Chagas Disease Is An Incurable Parasitic Infection Called "New AIDS"


Disease is transmitted by blood sucking insects mostly found in impovershed areas
Experts have dubbed it the “new AIDS of the Americas.”
A parasitic infection called Chagas Disease has similarities to the early spread of HIV, according to research published recently in the journal PLoS Neglected Tropical Diseases.
Like AIDS, Chagas is hard to detect and has a long incubation period before symptoms emerge, the study said, according to the New York Times.
As many as 8 million people are infected in the Western Hemisphere, mainly in Bolivia, Mexico, Columbia and Central America, as well as some 30,000 people in the U.S., the newspaper reported. Chagas infects people in areas of poverty, and most U.S. cases are found in immigrants.
Because Chagas is often left untreated, it spreads easily, either genetically or through blood transfusion. If caught early, it can be treated with intense medication, but the drugs are scarce in poor countries and very little money is invested in searching for new treatments, the paper said.
Chagas is usually transmitted from the bite of blood-sucking insects that release a parasite called Trypanosoma cruzi into the victim’s bloodstream. The parasite can eventually make its way to the heart, where it can live and multiply.

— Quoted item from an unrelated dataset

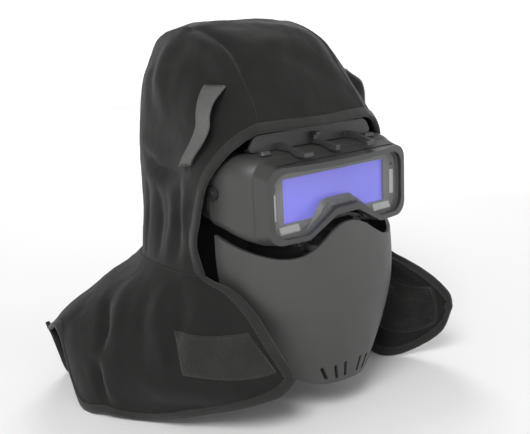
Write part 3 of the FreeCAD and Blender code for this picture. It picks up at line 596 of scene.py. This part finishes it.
def stitches(points, face, length=2.0, gap=1.0, thick=0.3):
    """A run of raised stitches along a line, lying on a surface with these normals."""
    s = np.concatenate([[0], np.cumsum(np.linalg.norm(np.diff(points, axis=0), axis=1))])
    parts = []
    for at in np.arange(gap, s[-1] - length, length + gap):
        ends = [np.array([np.interp(at + length * k, s, points[:, c]) for c in range(3)])
                for k in (0.0, 0.15, 0.5, 0.85, 1.0)]
        n = unit(np.array([np.interp(at + length / 2, s, face[:, c]) for c in range(3)]))
        along = unit(ends[-1] - ends[0])
        across = np.cross(n, along)
        rings = []
        for p, size, lift in zip(ends, (0.35, 0.8, 1.0, 0.8, 0.35), (-0.25, 0.1, 0.22, 0.1, -0.25)):
            rings.append([p + n * lift + across * (c * thick * size) + n * (d * thick * size * 0.8)
                          for c, d in STITCH])
        parts.append(tube(rings))
    return together(parts)


def binding_piece(name, path, replaces):
    """The tape along a path and its own stitches, as two pieces."""
    tape_ = binding(path)
    piece = make(name, *tape_, M["binding_tape"], "hood", "binding_tape", replaces,
                 tape_[0][:, [0, 2]])
    points, out, face = resample(path, 1.6)
    out, face = unit(smooth(out, 6)), unit(smooth(face, 6))
    for tag, height, n in (("outer", 0.78, face), ("inner", -2.66, -face)):
        line = smooth(points, 2) + out * -5.5 + face * height
        run = stitches(line, n)
        make(name + "_stitches_" + tag, *run, M["stitch"], "hood", "binding_tape",
             uv=run[0][:, [0, 2]])
    return piece


brow_path = joined(tuple(a[::-1][:-1] for a in edge("side_right", "left")),
                   tuple(a[::-1][1:-1] for a in edge("crown", "left")),
                   edge("side_left", "left"))
binding_piece("binding_opening", brow_path, ["opening_binding"])
for side in ("right", "left"):
    front = edge("bib_" + side, "first")
    hem = edge("bib_" + side, "right")
    binding_piece("binding_" + side, joined(tuple(a[:-2] for a in front),
                                            tuple(a[2:] for a in hem)), ["hem_binding_" + side])
binding_piece("binding_back", edge("bib_back", "right"), ["hem_binding_back"])


def patch(name, corners, rows, columns, inward=False):
    """Grid on a panel between four (a, b) corners, and which way it faces."""
    s, t = np.meshgrid(np.linspace(0, 1, rows), np.linspace(0, 1, columns), indexing="ij")
    c = np.array(corners, float)
    ab = ((c[0] * (1 - s)[..., None] + c[1] * s[..., None]) * (1 - t)[..., None]
          + (c[3] * (1 - s)[..., None] + c[2] * s[..., None]) * t[..., None])
    base = sample(SHAPED[name], ab[..., 0], ab[..., 1])
    face = unit(sample(FACING[name], ab[..., 0], ab[..., 1]))
    if inward:
        base, face = base - face * CLOTH_T, -face
    return base, face


def rim_of(grid, inset):
    """Line that runs round a grid, so many rows inside its edge."""
    g = grid[inset:-inset, inset:-inset]
    return np.concatenate([g[:, 0], g[-1, 1:], g[::-1, -1][1:], g[0, ::-1][1:]])


def tape_piece(name, base, face, height, texture, material, slot, replaces, inset):
    """A sewn-on tape with its own raised texture and a row of stitches round its edge."""
    rows, columns = base.shape[:2]
    i, j = np.meshgrid(np.arange(rows), np.arange(columns), indexing="ij")
    edge_gap = np.minimum(np.minimum(i, rows - 1 - i), np.minimum(j, columns - 1 - j))
    edge_fade = np.clip((edge_gap - inset) / 3.0, 0, 1)
    rise = height * np.clip(edge_gap / 1.5, 0.35, 1) + texture * edge_fade
    top = base + face * rise[..., None]
    verts, faces = closed_sheet(top, base + face * 0.05)
    uv = sheet_uv(base)
    piece = make(name, verts, faces, material, "hood", slot, replaces, np.concatenate([uv, uv]))
    line = rim_of(top, max(2, inset - 2))
    n = rim_of(face, max(2, inset - 2))
    run = stitches(line, n, 2.0, 1.0, 0.3)
    make(name + "_stitches", *run, M["stitch"], "hood", slot, uv=run[0][:, [0, 2]])
    return piece


base, face = patch("bib_right", ((0.3275, 0.353), (0.055, 0.5), (0.055, 0.86),
                                       (0.34, 0.625)), 190, 72)
hooks = 0.5 * np.abs(rough(base, 1.1, 4.4)) + 0.3 * rough(base, 2.6, 1.4)
pieces["hook_strip"] = tape_piece("hook_strip_tape", base, face, 1.0, hooks, M["hook_tape"],
                                  "hook_tape", ["hook_strip"], 6)
base, face = patch("bib_left", ((0.205, 0.353), (0.03, 0.63), (0.125, 0.86),
                                      (0.42, 0.73)), 120, 90, True)
pile = 0.55 * np.abs(rough(base, 2.2, 7.4)) + 0.5 * rough(base, 5.0, 2.4) + 0.25
pieces["loop_strip"] = tape_piece("loop_strip_tape", base, face, 1.1, pile, M["loop_tape"],
                                  "loop_tape", ["loop_strip"], 7)
base, face = patch("crown", ((0.06, 0.02), (0.94, 0.02), (0.94, 0.09), (0.06, 0.09)),
                         80, 14, True)
pieces["brow_tape"] = tape_piece("brow_tape_tape", base, face, 1.0, 0.3 * rough(base, 2.2, 7.4),
                                 M["loop_tape"], "loop_tape", ["brow_tape"], 3)

# ---- seams -----------------------------------------------------------------------------
seam_runs = []
for name, sides in (("crown", ("first", "last")), ("bib_right", ("left",)), ("bib_left", ("left",)),
                    ("bib_back", ("left",))):
    for side in sides:
        points, out, face = resample(edge(name, side), 1.6)
        out, face = unit(smooth(out, 4)), unit(smooth(face, 4))
        seam_runs.append(stitches(smooth(points, 2) - out * 2.2 + face * 0.15, face, 2.0, 1.2, 0.28))
run = together(seam_runs)
make("seam_stitches", *run, M["stitch"], "hood", "hood_cloth", uv=run[0][:, [0, 2]])

# ---- pull loops ------------------------------------------------------------------------
LOOSE_LOOP = [(65.0, 55.5, 81.1), (69.7, 54.3, 77.3), (76.1, 51.9, 71.6), (81.7, 48.6, 63.2),
              (84.3, 46.5, 53.7), (87.2, 50.4, 43.7), (89.4, 60.4, 31.3), (89.1, 65.7, 24.8)]
FLAT_LOOP = [(63.9, 55.2, 82.2), (69.9, 56.6, 78.4), (76.8, 56.9, 72.3), (82.8, 60.7, 64.6),
             (85.3, 62.7, 55.4), (86.9, 64.4, 46.2), (87.7, 67.5, 37.9), (88.3, 68.8, 27.9)]
LOOP_TURN = [(-0.49, -0.87, -0.05), (-0.35, -0.93, -0.05), (-0.12, -0.99, 0), (0.03, -1.0, 0),
             (0.05, -1.0, 0), (0.05, -0.99, 0.05), (0.05, -0.98, 0.15), (0.05, -0.98, 0.15)]
LOOP_W = 17.0


def webbing(points, mirror):
    """A pull loop of ribbed webbing: outer and inner grids, and its upper side."""
    line, turn = np.array(points, float), np.array(LOOP_TURN)
    rows = [line + turn * (LOOP_W * shift) for shift in np.linspace(-0.5, 0.5, 21)]
    g = catmull(np.array(rows).transpose(1, 0, 2), 22).transpose(1, 0, 2)
    n = unit(np.cross(np.gradient(g, axis=0), np.gradient(g, axis=1)))
    if n[10, 60, 0] < 0:
        n = -n
    i, j = np.meshgrid(np.arange(g.shape[0]), np.arange(g.shape[1]), indexing="ij")
    ribs = 0.16 * np.cos(j * 2 * math.pi / 3.0) * np.where((i > 1) & (i < 19), 1, 0)
    top = g + n * (0.9 + ribs)[..., None]
    low = g + n * (-0.4 + ribs * 0.5)[..., None]
    if mirror:
        flipx = np.array([-1, 1, 1])
        top, low, n, g = top * flipx, low * flipx, n * flipx, g * flipx
    verts, faces = closed_sheet(top, low)
    return verts, faces, sheet_uv(g), top, n


for line, mirror, side in ((FLAT_LOOP, False, "left"), (LOOSE_LOOP, True, "right")):
    verts, faces, uv, top, n = webbing(line, mirror)
    pieces["webbing_" + side] = make("pull_loop_" + side, verts, faces, M["webbing"], "hood",
                                     "webbing", ["webbing_loop_" + side],
                                     np.concatenate([uv, uv]))
    tacks = []
    for j in (3, 5, -6, -4):
        tacks.append(stitches(top[2:-2, j], n[2:-2, j], 1.2, 0.3, 0.4))
    run = together(tacks)
    make("pull_loop_tacks_" + side, *run, M["stitch"], "hood", "webbing", uv=run[0][:, [0, 2]])


# ---- soft parts inside -----------------------------------------------------------------
def softened(name, node, cell, passes, dent, slot, body):
    """A foam or felt piece in the space of its CAD solid: rounded over and a little uneven."""
    source = frame["nodes"][node]
    rounded = bpy.data.objects.new(name + "_form", source.data.copy())
    rounded.matrix_world = source.matrix_world
    bpy.context.scene.collection.objects.link(rounded)
    cells = rounded.modifiers.new("cells", "REMESH")
    cells.mode, cells.voxel_size = "VOXEL", cell
    relax = rounded.modifiers.new("relax", "SMOOTH")
    relax.factor, relax.iterations = 0.5, passes
    mesh = bpy.data.meshes.new_from_object(
        rounded.evaluated_get(bpy.context.evaluated_depsgraph_get()))
    world = rounded.matrix_world
    verts = np.array([world @ v.co for v in mesh.vertices]) * 1000.0 - SHIFT
    outward = np.array([v.normal for v in mesh.vertices])
    faces = [tuple(p.vertices) for p in mesh.polygons]
    verts = verts - outward * (dent * (0.5 + 0.5 * rough(verts, 9.0)))[:, None]
    bpy.data.objects.remove(rounded)
    return make(name, verts, faces, M[slot], body, slot, [node], verts[:, [0, 2]], sharp=180.0)


seal = softened("seal_cushion", "face_seal", 0.0016, 6, 0.5, "seal_foam", "goggles")
chin = softened("chin_cushion", "chin_pad", 0.001, 6, 0.4, "seal_foam", "mask")
baffle = softened("vent_mesh", "vent_baffle", 0.0006, 2, 0.1, "baffle_mesh", "mask")

STRAP_LINE = [(81.2, 66), (78, 92), (72, 122), (62, 148), (42, 173), (24, 180), (0, 181),
              (-24, 180), (-42, 173), (-62, 148), (-72, 122), (-78, 92), (-81.2, 66)]
STRAP_Z, STRAP_W = 6.0, 25.0


def strap():
    """Ribbed elastic band round the back of the head."""
    line = catmull(np.array([(x, y, STRAP_Z) for x, y in STRAP_LINE], float), 30)
    along = unit(np.gradient(line, axis=0))
    out = np.stack([along[:, 1], -along[:, 0], along[:, 2]], axis=1)
    if out[0, 0] < 0:
        out = -out
    height = np.linspace(-0.5, 0.5, 27)
    ribs = 0.12 * np.cos(np.arange(27) * math.pi)
    base = line[None] + np.array([0, 0, STRAP_W]) * height[:, None, None]
    outer = base + out[None] * (-0.1 + ribs)[:, None, None]
    inner = base + out[None] * (-1.5 + ribs)[:, None, None]
    return closed_sheet(outer, inner), sheet_uv(base)


band, band_uv = strap()
strap_piece = make("elastic_band", *band, M["elastic_strap"], "goggles", "elastic_strap",
                   ["head_strap"], np.concatenate([band_uv, band_uv]))

# ---- CAD nodes that show as they are ---------------------------------------------------
slots = {s["node"]: s["material_slot"] for s in frame["record"]["subparts"]}
for name, node in frame["nodes"].items():
    if node.hide_render:
        continue
    node.data.materials.clear()
    node.data.materials.append(M[slots[name]])

# ---- floor, lights, camera -------------------------------------------------------------
def stage():
    """Pale paper floor that rises into a far backdrop and brightens with distance."""
    mesh = bpy.data.meshes.new("floor")
    size, z, wall = 60.0, -0.0002, 12.0
    base = [(-size, -size), (size, -size), (size, size), (-size, size)]
    mesh.from_pydata([(x, y, h) for h in (z, wall) for x, y in base], [],
                     [(0, 1, 2, 3)] + [(k, k + 4, (k + 1) % 4 + 4, (k + 1) % 4) for k in range(4)])
    s = Shader("floor_paper", Roughness=0.9)
    s.set("Base Color", s.ramp(s.noise(3, 3), spread(0.86, 0.01)))
    far = s.add("ShaderNodeVectorMath", {0: s.place}, operation="LENGTH").outputs["Value"]
    s.set("Emission Color", s.ramp(far, [(0.0, (0, 0, 0)), (1.0, (1, 1, 1))]))
    s.set("Emission Strength", s.add("ShaderNodeMapRange", {"Value": far, "From Min": 0.7,
                                                            "From Max": 3.0, "To Min": 0.1,
                                                            "To Max": 0.75}).outputs[0])
    mesh.materials.append(s.material)
    floor = bpy.data.objects.new("floor", mesh)
    bpy.context.scene.collection.objects.link(floor)
    return floor


floor = stage()


def area(name, place, target, size, power, colour=(1, 1, 1)):
    """A rectangular studio lamp aimed at a point."""
    data = bpy.data.lights.new(name, "AREA")
    data.shape, data.size, data.size_y = "RECTANGLE", size[0], size[1]
    data.energy, data.color = power, colour
    lamp = bpy.data.objects.new(name, data)
    lamp.location = place
    lamp.rotation_euler = (Vector(target) - Vector(place)).to_track_quat("-Z", "Y").to_euler()
    bpy.context.scene.collection.objects.link(lamp)


area("key", (-1.1, -0.9, 1.5), (0, 0, 0.15), (0.8, 0.8), 26)
area("fill", (1.3, -1.2, 0.8), (0, 0, 0.15), (0.6, 1.0), 4)
area("rim", (0.9, 1.3, 1.1), (0, 0, 0.2), (0.8, 0.8), 14)
world = bpy.data.worlds.new("studio")
world.use_nodes = True
world.node_tree.nodes["Background"].inputs["Color"].default_value = (1, 1, 1, 1)
world.node_tree.nodes["Background"].inputs["Strength"].default_value = 0.4
bpy.context.scene.world = world
bpy.context.scene.view_settings.view_transform = "Standard"

AZ, EL, ROLL = math.radians(-37.76), math.radians(14.45), math.radians(-2.83)
back = Vector((math.sin(AZ) * math.cos(EL), -math.cos(AZ) * math.cos(EL), math.sin(EL)))
side = Vector((math.cos(AZ), math.sin(AZ), 0))
up = back.cross(side)
right = math.cos(ROLL) * side + math.sin(ROLL) * up
upward = -math.sin(ROLL) * side + math.cos(ROLL) * up
place = back * 595.272 + right * -53.04 + upward * -19.584
data = bpy.data.cameras.new("camera")
data.sensor_width, data.lens = 36.0, 54.34
camera = bpy.data.objects.new("camera", data)
rotation = Matrix((right, upward, back)).transposed().to_4x4()
camera.matrix_world = Matrix.Translation(metres(place)) @ rotation
bpy.context.scene.collection.objects.link(camera)
bpy.context.scene.camera = camera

Infections often stay dormant for years, and then emerge as heart arrhythmias and heart failure. About a quarter of victims develop enlarged heart or intestines that can lead to sudden death if they burst, according to the Centers for Disease Control and Prevention.
New research suggests Chagas may have led to the death of Charles Darwin — one of the great medical mysteries.

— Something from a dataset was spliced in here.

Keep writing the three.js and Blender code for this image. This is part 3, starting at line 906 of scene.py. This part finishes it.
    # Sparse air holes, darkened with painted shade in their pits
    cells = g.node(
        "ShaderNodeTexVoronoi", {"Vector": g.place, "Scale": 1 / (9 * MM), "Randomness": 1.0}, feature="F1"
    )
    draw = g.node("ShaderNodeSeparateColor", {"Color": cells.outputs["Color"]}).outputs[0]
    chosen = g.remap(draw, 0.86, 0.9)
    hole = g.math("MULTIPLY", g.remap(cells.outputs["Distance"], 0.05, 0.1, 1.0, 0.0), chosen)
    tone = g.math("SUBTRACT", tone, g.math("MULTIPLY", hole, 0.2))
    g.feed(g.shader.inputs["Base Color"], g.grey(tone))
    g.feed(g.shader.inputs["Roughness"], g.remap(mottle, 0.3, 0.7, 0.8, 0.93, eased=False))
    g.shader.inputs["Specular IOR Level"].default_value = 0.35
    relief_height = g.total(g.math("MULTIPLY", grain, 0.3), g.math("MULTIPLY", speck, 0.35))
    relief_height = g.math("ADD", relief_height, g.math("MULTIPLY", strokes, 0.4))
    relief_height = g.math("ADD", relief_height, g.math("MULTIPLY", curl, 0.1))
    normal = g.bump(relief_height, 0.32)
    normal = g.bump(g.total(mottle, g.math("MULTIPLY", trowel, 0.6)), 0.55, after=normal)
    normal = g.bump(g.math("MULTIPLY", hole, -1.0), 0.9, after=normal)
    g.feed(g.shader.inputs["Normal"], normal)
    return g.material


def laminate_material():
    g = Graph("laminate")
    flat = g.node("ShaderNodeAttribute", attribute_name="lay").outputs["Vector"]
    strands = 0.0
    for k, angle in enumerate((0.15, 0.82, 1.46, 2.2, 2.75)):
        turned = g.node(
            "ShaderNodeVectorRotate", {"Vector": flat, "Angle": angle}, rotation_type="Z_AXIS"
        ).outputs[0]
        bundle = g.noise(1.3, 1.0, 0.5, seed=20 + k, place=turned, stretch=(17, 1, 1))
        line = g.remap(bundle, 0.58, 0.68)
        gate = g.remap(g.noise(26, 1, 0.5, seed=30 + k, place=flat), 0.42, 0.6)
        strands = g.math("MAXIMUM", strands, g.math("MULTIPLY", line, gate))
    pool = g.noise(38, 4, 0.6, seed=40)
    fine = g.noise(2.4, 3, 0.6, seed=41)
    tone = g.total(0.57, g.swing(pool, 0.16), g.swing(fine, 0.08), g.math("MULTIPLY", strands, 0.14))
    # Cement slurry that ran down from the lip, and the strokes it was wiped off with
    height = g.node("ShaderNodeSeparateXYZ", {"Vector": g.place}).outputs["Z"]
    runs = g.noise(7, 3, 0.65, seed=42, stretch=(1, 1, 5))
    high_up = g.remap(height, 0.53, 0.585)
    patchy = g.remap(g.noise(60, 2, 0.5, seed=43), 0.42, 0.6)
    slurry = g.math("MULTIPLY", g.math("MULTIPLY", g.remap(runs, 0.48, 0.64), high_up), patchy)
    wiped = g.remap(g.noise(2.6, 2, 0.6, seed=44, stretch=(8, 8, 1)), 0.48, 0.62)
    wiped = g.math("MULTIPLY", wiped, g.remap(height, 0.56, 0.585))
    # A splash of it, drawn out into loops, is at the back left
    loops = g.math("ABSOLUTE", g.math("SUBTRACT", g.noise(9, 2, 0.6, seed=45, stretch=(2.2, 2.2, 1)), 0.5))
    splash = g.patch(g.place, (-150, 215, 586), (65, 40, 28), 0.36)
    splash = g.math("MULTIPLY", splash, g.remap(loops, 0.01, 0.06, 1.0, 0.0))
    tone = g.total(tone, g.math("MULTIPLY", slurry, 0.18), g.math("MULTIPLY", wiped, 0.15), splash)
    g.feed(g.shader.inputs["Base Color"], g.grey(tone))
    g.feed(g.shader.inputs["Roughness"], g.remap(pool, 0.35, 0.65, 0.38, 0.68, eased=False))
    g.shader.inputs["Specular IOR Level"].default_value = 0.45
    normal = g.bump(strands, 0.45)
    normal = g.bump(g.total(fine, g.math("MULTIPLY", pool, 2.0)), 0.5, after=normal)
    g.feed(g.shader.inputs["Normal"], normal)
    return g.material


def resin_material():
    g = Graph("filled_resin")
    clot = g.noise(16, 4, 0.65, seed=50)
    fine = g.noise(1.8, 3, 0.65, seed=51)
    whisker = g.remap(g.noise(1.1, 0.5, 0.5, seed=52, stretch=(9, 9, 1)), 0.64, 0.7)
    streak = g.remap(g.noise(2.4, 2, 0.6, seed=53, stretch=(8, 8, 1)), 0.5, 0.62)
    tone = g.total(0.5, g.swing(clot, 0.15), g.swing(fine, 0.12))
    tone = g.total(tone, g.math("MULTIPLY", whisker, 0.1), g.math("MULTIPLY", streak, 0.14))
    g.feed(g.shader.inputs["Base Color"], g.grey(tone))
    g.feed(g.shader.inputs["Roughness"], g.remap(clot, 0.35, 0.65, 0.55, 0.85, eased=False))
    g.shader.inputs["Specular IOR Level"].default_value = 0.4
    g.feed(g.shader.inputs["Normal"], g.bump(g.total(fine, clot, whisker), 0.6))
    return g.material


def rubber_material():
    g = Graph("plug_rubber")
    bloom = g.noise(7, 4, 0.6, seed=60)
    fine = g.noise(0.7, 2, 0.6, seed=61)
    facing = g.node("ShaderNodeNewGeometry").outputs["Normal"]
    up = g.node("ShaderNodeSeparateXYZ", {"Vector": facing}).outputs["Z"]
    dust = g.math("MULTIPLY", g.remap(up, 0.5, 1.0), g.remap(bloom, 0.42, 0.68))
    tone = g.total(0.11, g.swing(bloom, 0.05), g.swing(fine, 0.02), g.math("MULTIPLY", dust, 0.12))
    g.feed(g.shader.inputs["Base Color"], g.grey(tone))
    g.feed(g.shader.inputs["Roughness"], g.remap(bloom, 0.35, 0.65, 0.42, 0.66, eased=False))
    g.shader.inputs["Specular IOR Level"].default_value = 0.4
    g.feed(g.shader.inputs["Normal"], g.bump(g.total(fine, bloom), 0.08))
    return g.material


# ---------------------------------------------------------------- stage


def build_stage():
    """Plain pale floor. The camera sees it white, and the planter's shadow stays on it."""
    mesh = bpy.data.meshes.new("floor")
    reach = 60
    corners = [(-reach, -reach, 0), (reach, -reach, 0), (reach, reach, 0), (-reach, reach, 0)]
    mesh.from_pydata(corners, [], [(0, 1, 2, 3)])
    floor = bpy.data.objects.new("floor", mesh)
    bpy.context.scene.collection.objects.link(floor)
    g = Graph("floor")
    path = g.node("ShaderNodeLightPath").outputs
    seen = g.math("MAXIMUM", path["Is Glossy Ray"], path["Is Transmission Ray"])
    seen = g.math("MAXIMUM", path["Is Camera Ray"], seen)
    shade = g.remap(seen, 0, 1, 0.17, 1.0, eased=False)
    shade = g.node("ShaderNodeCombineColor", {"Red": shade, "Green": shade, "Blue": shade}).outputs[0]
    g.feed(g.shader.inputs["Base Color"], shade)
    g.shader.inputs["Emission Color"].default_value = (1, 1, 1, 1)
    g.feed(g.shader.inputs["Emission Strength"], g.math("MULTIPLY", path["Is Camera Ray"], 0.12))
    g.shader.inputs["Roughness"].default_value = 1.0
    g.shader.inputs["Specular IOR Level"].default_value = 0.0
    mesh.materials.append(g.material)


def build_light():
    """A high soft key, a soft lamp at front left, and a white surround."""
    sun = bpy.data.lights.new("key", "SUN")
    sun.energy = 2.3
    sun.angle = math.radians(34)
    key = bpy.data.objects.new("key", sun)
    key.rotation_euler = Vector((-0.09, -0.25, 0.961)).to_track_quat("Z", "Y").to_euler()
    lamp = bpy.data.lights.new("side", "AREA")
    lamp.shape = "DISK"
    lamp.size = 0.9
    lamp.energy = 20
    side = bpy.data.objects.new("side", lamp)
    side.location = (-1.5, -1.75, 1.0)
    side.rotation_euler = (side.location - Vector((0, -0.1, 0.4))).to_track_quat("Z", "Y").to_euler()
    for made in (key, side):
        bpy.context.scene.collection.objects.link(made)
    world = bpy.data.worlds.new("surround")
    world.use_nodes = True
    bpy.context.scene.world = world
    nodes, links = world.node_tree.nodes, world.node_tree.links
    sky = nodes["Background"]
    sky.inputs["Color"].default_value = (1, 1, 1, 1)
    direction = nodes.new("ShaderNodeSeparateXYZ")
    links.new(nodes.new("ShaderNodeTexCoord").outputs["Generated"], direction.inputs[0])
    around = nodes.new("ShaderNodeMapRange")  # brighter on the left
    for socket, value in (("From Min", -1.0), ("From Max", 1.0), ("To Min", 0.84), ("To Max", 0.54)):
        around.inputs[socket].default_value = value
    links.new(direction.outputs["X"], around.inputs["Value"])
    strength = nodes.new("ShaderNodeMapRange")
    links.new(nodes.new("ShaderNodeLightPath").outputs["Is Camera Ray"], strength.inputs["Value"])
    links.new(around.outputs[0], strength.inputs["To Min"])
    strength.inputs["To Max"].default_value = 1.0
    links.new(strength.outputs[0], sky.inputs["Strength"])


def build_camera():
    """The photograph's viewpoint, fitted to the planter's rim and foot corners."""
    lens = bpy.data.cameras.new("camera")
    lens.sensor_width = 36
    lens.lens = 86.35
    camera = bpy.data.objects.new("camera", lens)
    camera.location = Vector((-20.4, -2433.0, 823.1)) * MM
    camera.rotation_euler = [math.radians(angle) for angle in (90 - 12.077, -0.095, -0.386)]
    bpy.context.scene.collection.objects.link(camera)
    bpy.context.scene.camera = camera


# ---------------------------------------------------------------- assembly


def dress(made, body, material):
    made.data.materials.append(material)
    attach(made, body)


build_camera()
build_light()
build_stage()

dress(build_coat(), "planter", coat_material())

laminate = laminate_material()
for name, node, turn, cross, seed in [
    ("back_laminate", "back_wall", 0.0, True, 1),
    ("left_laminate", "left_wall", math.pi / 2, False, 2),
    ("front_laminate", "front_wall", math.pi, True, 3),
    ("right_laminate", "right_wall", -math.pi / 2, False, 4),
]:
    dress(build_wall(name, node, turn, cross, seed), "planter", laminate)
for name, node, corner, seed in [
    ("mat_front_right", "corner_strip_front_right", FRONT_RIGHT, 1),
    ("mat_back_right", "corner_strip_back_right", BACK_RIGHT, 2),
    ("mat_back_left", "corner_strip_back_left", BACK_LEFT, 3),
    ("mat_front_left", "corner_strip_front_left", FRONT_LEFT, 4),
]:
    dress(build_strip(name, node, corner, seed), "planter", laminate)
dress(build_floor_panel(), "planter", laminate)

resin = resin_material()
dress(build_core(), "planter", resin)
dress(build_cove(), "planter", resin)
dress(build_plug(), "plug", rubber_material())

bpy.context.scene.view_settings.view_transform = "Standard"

Researchers from the University of Maryland School of Medicine believe Darwin suffered from three different illnesses, including a Chagas infection contracted on a voyage to the Andes in South America, the Wall Street Journal reported earlier this month.
Darwin wrote in his diary that he was bitten by a “great wingless black bug” during the trip in 1835. He died 47 years later of heart failure.